Data section
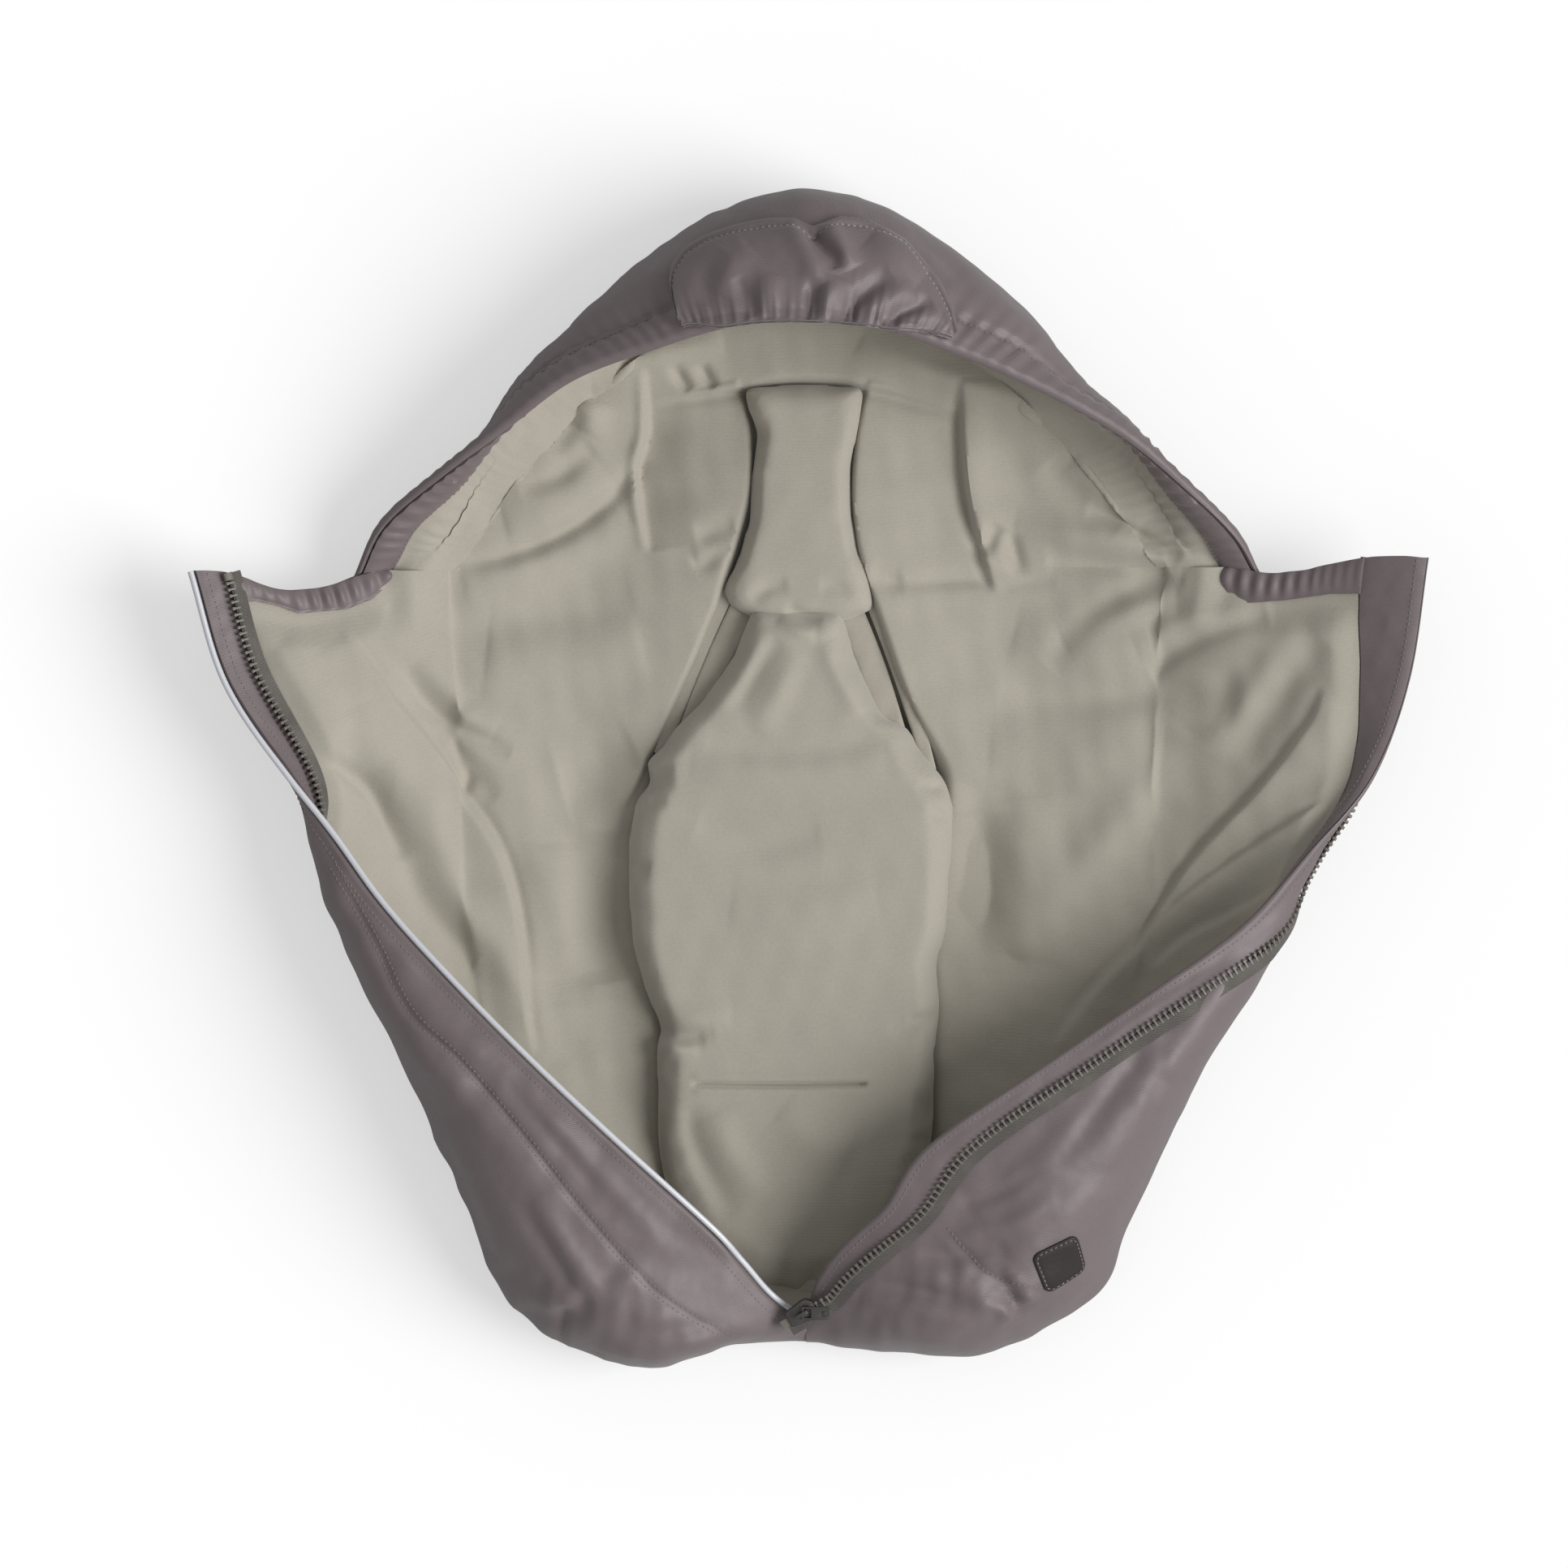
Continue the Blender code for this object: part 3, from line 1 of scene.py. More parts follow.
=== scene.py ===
# %% [markdown]
# # A car seat footmuff, opened out on its back
# The muff is a quilted sack with a hood. Its front is unzipped and lies open to both sides, so the eye
# looks straight into the lining. A cloth simulation could drape the whole muff, but its folds would fall
# by chance and not as they were photographed. So almost every piece is made the same way: a smooth wall,
# given by five rails at each station round the muff, is swept with the cross-section of one layer, and
# the layer's folds are added along the wall's own normal. Small things that repeat, such as stitches and
# zip teeth, are set along paths by Geometry Nodes.
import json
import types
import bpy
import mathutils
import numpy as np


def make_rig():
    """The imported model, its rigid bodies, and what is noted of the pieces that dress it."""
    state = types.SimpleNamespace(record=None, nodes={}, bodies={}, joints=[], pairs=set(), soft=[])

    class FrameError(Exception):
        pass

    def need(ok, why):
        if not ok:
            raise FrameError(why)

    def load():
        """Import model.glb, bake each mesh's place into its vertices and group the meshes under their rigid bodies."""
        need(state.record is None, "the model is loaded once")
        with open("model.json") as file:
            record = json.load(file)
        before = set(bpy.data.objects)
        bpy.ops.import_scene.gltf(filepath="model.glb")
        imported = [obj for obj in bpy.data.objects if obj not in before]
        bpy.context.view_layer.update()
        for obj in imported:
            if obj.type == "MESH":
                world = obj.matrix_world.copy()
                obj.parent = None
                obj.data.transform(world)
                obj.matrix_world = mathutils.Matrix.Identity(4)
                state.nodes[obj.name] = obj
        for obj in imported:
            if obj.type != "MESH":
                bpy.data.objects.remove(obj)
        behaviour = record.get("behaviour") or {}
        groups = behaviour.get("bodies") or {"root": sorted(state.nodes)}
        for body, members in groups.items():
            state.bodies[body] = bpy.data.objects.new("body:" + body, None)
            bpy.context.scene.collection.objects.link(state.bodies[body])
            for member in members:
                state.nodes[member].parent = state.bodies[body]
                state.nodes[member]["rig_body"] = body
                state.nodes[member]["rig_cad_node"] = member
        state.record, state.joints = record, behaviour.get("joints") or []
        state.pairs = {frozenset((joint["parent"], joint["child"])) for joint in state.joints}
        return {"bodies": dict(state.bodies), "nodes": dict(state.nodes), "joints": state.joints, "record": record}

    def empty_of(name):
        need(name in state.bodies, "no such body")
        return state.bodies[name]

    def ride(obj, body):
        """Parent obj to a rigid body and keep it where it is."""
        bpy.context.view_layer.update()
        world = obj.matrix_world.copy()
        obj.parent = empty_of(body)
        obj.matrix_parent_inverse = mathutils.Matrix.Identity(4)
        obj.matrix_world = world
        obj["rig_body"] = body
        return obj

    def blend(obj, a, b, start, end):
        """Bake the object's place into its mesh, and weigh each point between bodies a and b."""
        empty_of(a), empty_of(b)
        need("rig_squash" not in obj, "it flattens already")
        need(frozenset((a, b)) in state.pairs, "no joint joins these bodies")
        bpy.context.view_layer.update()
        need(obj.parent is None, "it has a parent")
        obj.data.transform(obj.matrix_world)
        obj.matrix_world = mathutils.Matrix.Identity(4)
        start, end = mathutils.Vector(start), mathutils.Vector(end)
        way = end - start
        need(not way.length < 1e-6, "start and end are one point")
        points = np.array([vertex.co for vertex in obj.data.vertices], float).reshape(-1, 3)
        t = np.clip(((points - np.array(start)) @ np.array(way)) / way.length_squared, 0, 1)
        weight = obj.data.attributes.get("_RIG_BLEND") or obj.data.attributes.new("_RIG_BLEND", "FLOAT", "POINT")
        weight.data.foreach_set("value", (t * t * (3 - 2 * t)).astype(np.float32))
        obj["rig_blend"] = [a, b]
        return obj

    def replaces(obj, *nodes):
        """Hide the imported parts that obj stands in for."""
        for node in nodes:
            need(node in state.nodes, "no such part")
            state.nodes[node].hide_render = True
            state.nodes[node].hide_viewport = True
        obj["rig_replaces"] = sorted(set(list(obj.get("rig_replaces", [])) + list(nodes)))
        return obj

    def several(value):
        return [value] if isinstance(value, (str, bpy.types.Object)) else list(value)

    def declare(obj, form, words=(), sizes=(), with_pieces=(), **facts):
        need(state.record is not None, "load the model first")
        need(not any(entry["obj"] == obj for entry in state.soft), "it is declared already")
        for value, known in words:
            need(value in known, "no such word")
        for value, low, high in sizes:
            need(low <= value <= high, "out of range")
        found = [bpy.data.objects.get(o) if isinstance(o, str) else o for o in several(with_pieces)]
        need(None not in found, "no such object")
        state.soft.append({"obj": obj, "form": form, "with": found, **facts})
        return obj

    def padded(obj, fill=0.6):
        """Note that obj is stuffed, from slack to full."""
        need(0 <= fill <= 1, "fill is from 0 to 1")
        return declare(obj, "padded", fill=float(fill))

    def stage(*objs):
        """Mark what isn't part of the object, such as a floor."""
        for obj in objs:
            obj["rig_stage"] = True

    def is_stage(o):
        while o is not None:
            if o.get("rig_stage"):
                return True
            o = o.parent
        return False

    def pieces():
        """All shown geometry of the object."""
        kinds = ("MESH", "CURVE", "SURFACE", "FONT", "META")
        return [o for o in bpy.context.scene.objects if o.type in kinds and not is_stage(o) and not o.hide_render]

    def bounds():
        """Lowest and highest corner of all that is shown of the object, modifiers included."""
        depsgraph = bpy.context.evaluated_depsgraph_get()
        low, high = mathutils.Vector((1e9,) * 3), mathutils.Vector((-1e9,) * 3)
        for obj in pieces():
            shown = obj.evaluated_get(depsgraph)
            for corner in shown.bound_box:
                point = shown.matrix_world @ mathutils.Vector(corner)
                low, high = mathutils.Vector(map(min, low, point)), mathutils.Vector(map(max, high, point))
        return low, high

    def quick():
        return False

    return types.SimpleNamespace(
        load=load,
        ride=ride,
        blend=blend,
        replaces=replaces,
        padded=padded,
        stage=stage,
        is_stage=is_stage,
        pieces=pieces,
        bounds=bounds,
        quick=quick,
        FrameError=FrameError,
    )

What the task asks
Print only the lines that run from the start of the listing to the line bearing "import mathutils"; please keep the first line and that last one, exactly as they appear.

Response
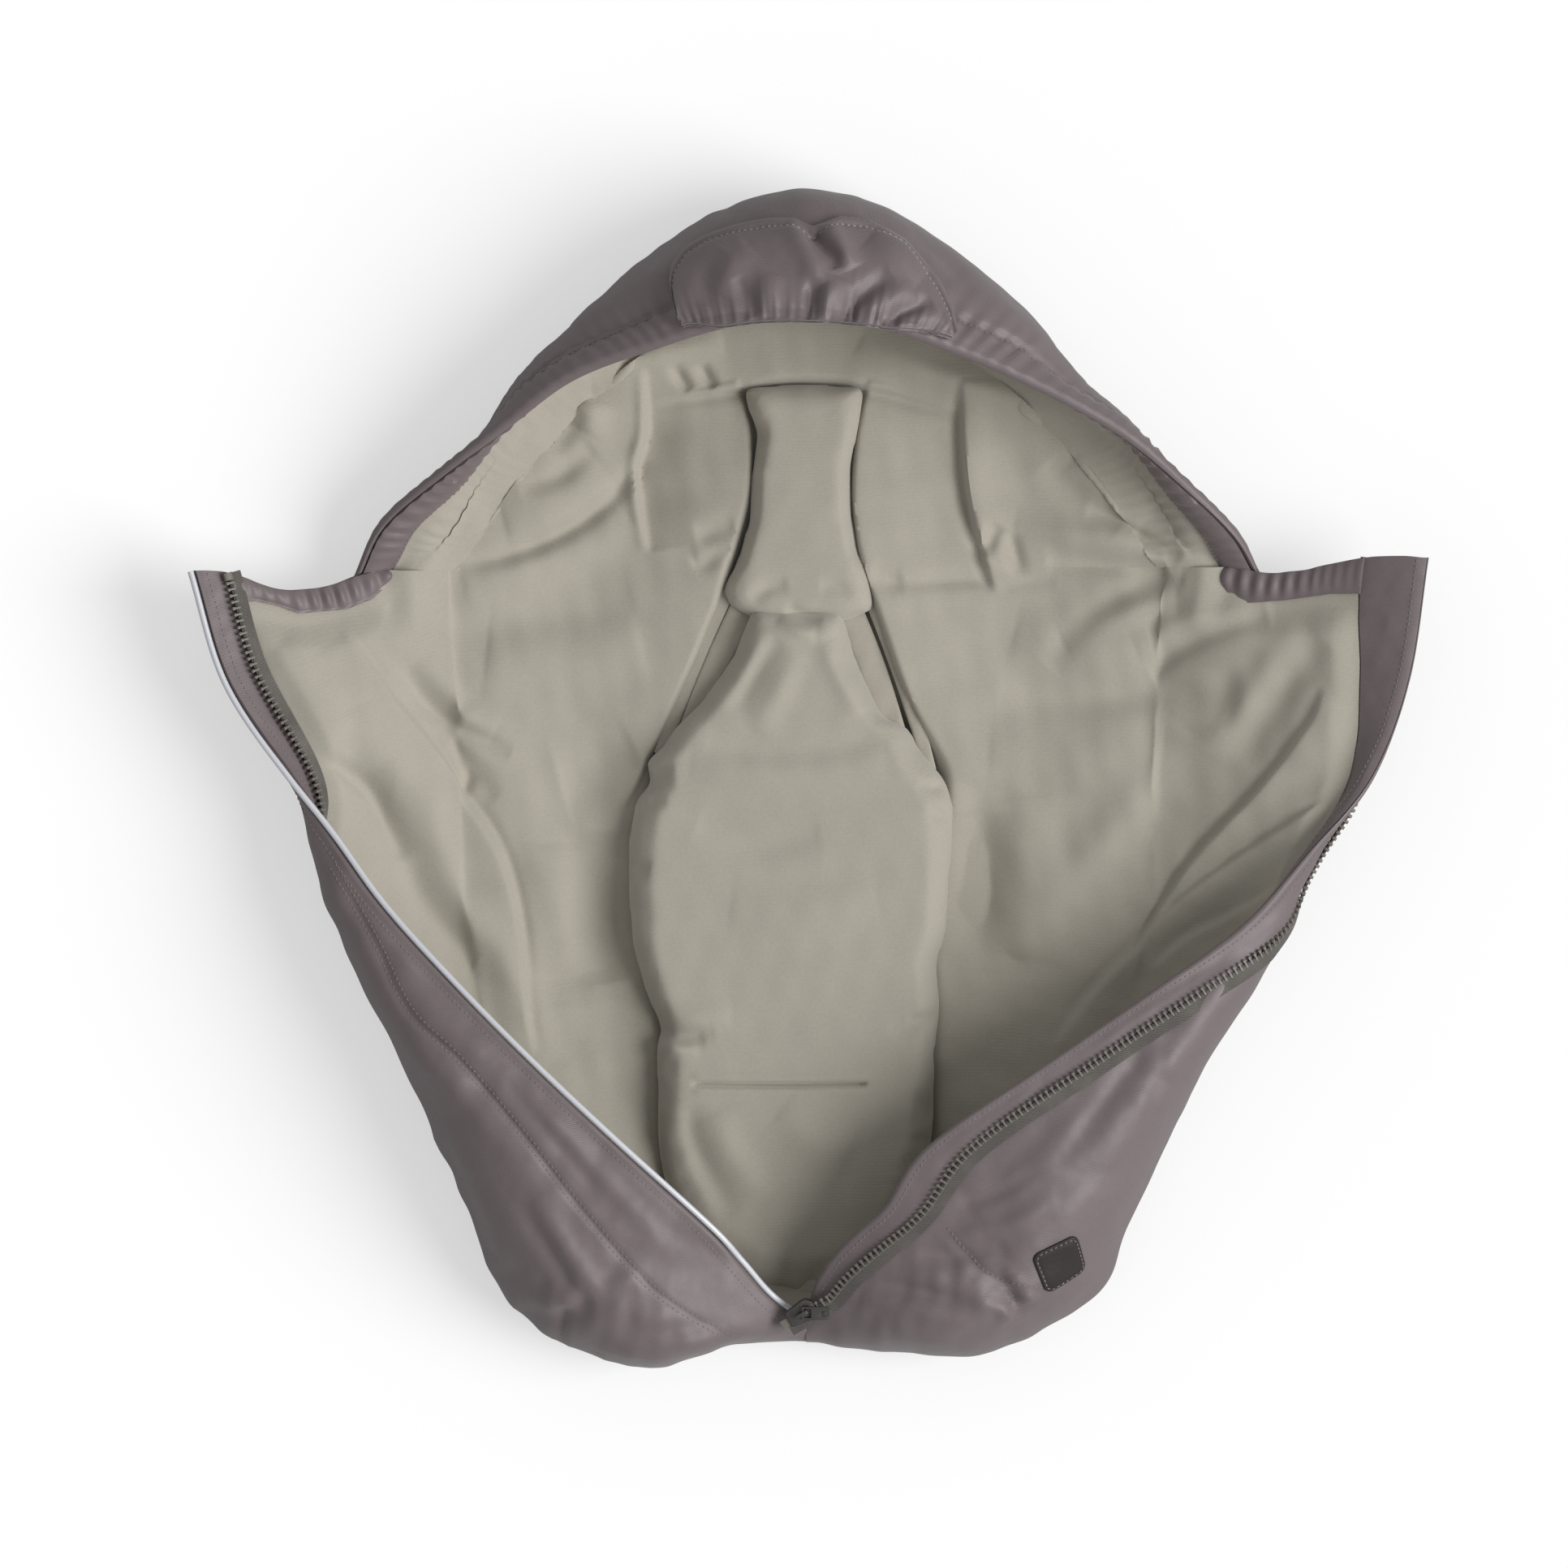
Continue the Blender code for this object: part 3, from line 1 of scene.py. More parts follow.
=== scene.py ===
# %% [markdown]
# # A car seat footmuff, opened out on its back
# The muff is a quilted sack with a hood. Its front is unzipped and lies open to both sides, so the eye
# looks straight into the lining. A cloth simulation could drape the whole muff, but its folds would fall
# by chance and not as they were photographed. So almost every piece is made the same way: a smooth wall,
# given by five rails at each station round the muff, is swept with the cross-section of one layer, and
# the layer's folds are added along the wall's own normal. Small things that repeat, such as stitches and
# zip teeth, are set along paths by Geometry Nodes.
import json
import types
import bpy
import mathutils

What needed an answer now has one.